Though criticism has been cultivated in every age of learning, by men of
great abilities and extensive knowledge, till the rules of writing are
become rather burdensome than instructive to the mind; though almost
every species of composition has been the subject of particular
treatises and given birth to definitions, distinctions, precepts and
illustrations; yet no critick of note, that has fallen within my
observation, has hitherto thought sepulchral inscriptions worthy of a
minute examination, or pointed out, with proper accuracy, their beauties
and defects.

The reasons of this neglect it is useless to inquire, and, perhaps,
impossible to discover; it might be justly expected that this kind of
writing would have been the favourite topick of criticism, and that
self-love might have produced some regard for it, in those authors that
have crowded libraries with elaborate dissertations upon Homer; since to
afford a subject for heroick poems is the privilege of very few, but
every man may expect to be recorded in an epitaph, and, therefore, finds
some interest in providing that his memory may not suffer by an
unskilful panegyrick.

If our prejudices in favour of antiquity deserve to have any part in the
regulation of our studies, epitaphs seem entitled to more than common
regard, as they are, probably, of the same age with the art of writing.

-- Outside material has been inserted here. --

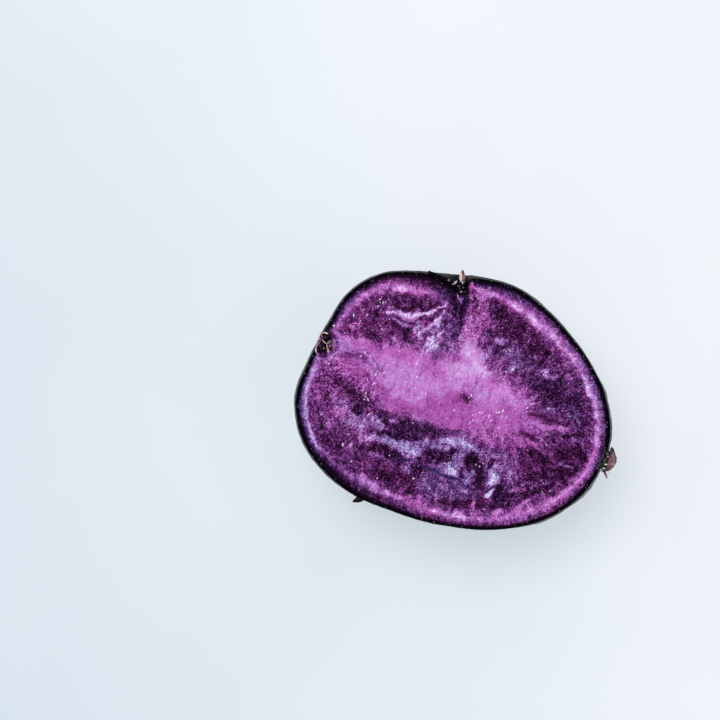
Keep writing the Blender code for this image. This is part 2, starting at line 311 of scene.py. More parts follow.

The most ancient structures in the world, the pyramids, are supposed to
be sepulchral monuments, which either pride or gratitude erected; and
the same passions which incited men to such laborious and expensive
methods of preserving their own memory, or that of their benefactors,
would, doubtless, incline them not to neglect any easier means by which
the same ends might be obtained. Nature and reason have dictated to
every nation, that to preserve good actions from oblivion, is both the
interest and duty of mankind: and, therefore, we find no people
acquainted with the use of letters, that omitted to grace the tombs of
their heroes and wise men with panegyrical inscriptions.